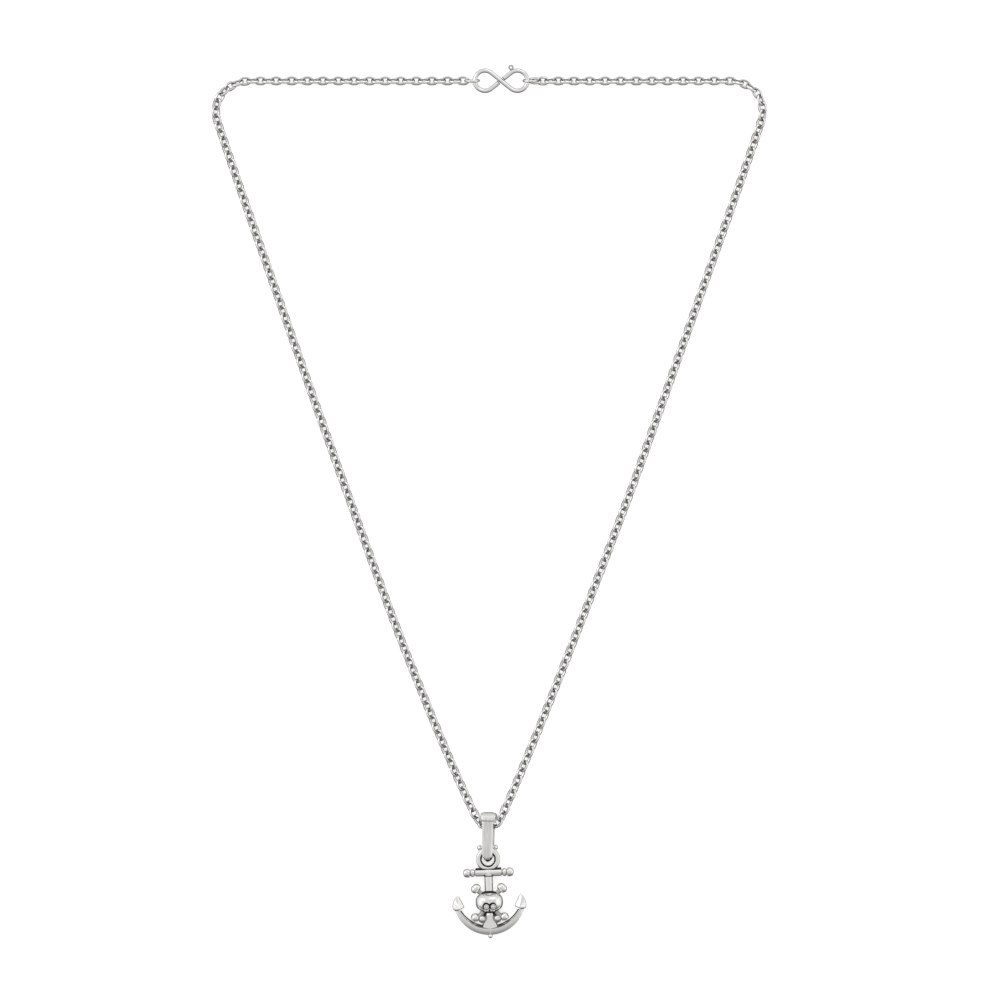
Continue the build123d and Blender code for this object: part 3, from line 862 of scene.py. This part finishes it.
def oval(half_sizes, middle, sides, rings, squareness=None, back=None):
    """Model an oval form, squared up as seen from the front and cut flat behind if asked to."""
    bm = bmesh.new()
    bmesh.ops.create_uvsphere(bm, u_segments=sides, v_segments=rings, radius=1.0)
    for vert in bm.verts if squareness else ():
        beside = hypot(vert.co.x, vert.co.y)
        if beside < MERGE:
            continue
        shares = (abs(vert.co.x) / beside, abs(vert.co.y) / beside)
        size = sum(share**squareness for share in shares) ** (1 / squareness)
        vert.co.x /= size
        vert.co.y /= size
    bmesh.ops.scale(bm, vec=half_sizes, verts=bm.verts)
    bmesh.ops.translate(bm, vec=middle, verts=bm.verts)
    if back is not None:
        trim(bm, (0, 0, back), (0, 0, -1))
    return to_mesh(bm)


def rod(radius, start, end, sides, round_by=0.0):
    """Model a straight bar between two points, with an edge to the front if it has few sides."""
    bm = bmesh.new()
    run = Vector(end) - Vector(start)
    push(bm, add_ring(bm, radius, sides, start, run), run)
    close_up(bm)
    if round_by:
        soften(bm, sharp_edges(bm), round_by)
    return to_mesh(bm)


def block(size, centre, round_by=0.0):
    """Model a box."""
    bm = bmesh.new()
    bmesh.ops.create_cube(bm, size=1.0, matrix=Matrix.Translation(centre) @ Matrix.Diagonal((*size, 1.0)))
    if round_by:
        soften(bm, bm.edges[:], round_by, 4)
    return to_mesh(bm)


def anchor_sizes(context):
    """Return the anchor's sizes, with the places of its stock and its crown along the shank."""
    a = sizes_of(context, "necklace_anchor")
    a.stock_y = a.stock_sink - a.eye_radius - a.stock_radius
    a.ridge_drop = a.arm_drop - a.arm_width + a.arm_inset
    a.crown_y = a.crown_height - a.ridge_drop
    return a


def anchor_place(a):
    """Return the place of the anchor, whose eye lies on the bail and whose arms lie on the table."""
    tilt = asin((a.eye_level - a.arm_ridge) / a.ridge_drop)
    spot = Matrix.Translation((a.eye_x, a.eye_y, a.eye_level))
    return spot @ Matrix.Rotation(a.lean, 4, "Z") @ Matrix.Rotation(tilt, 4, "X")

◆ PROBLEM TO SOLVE
Go through the listing above and pull out each line containing the word "from".

◆ OUTPUT FOR THIS EXERCISE
Continue the build123d and Blender code for this object: part 3, from line 862 of scene.py. This part finishes it.
    """Model an oval form, squared up as seen from the front and cut flat behind if asked to."""